Task brief
Exactly reproduce each line of the listing that follows.

Source excerpt
=======
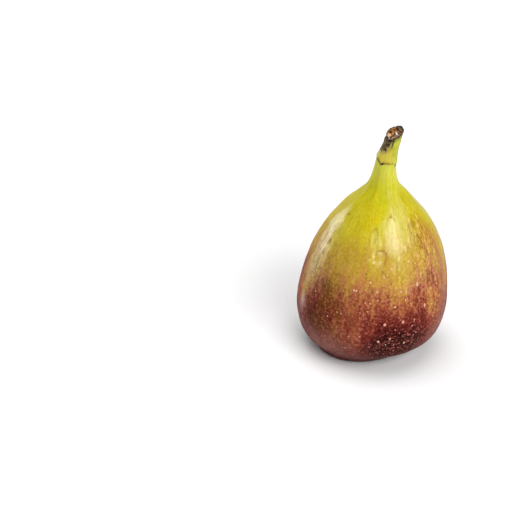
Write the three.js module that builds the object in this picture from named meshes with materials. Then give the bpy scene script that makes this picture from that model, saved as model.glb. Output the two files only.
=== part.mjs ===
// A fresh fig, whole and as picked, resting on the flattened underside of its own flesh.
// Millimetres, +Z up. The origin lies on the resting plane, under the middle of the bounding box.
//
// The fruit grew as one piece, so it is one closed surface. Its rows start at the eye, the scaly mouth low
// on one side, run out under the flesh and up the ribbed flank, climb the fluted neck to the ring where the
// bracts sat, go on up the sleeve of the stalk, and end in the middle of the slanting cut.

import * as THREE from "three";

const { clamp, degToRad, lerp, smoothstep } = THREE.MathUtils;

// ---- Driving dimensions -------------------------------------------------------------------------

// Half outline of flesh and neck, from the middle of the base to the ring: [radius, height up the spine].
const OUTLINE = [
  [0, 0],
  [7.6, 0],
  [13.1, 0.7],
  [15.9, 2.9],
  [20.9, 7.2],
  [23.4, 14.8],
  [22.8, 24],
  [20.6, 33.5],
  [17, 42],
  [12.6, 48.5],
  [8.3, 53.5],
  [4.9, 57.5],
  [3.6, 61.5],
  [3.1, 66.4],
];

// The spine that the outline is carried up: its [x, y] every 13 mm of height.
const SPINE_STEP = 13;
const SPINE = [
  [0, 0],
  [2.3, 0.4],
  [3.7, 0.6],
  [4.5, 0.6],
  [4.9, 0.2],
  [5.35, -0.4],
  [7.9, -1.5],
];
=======
Output for this exercise
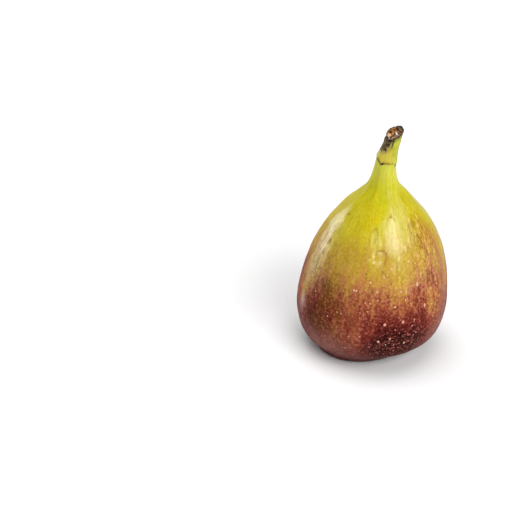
Write the three.js module that builds the object in this picture from named meshes with materials. Then give the bpy scene script that makes this picture from that model, saved as model.glb. Output the two files only.
=== part.mjs ===
// A fresh fig, whole and as picked, resting on the flattened underside of its own flesh.
// Millimetres, +Z up. The origin lies on the resting plane, under the middle of the bounding box.
//
// The fruit grew as one piece, so it is one closed surface. Its rows start at the eye, the scaly mouth low
// on one side, run out under the flesh and up the ribbed flank, climb the fluted neck to the ring where the
// bracts sat, go on up the sleeve of the stalk, and end in the middle of the slanting cut.

import * as THREE from "three";

const { clamp, degToRad, lerp, smoothstep } = THREE.MathUtils;

// ---- Driving dimensions -------------------------------------------------------------------------

// Half outline of flesh and neck, from the middle of the base to the ring: [radius, height up the spine].
const OUTLINE = [
  [0, 0],
  [7.6, 0],
  [13.1, 0.7],
  [15.9, 2.9],
  [20.9, 7.2],
  [23.4, 14.8],
  [22.8, 24],
  [20.6, 33.5],
  [17, 42],
  [12.6, 48.5],
  [8.3, 53.5],
  [4.9, 57.5],
  [3.6, 61.5],
  [3.1, 66.4],
];

// The spine that the outline is carried up: its [x, y] every 13 mm of height.
const SPINE_STEP = 13;
const SPINE = [
  [0, 0],
  [2.3, 0.4],
  [3.7, 0.6],
  [4.5, 0.6],
  [4.9, 0.2],
  [5.35, -0.4],
  [7.9, -1.5],
];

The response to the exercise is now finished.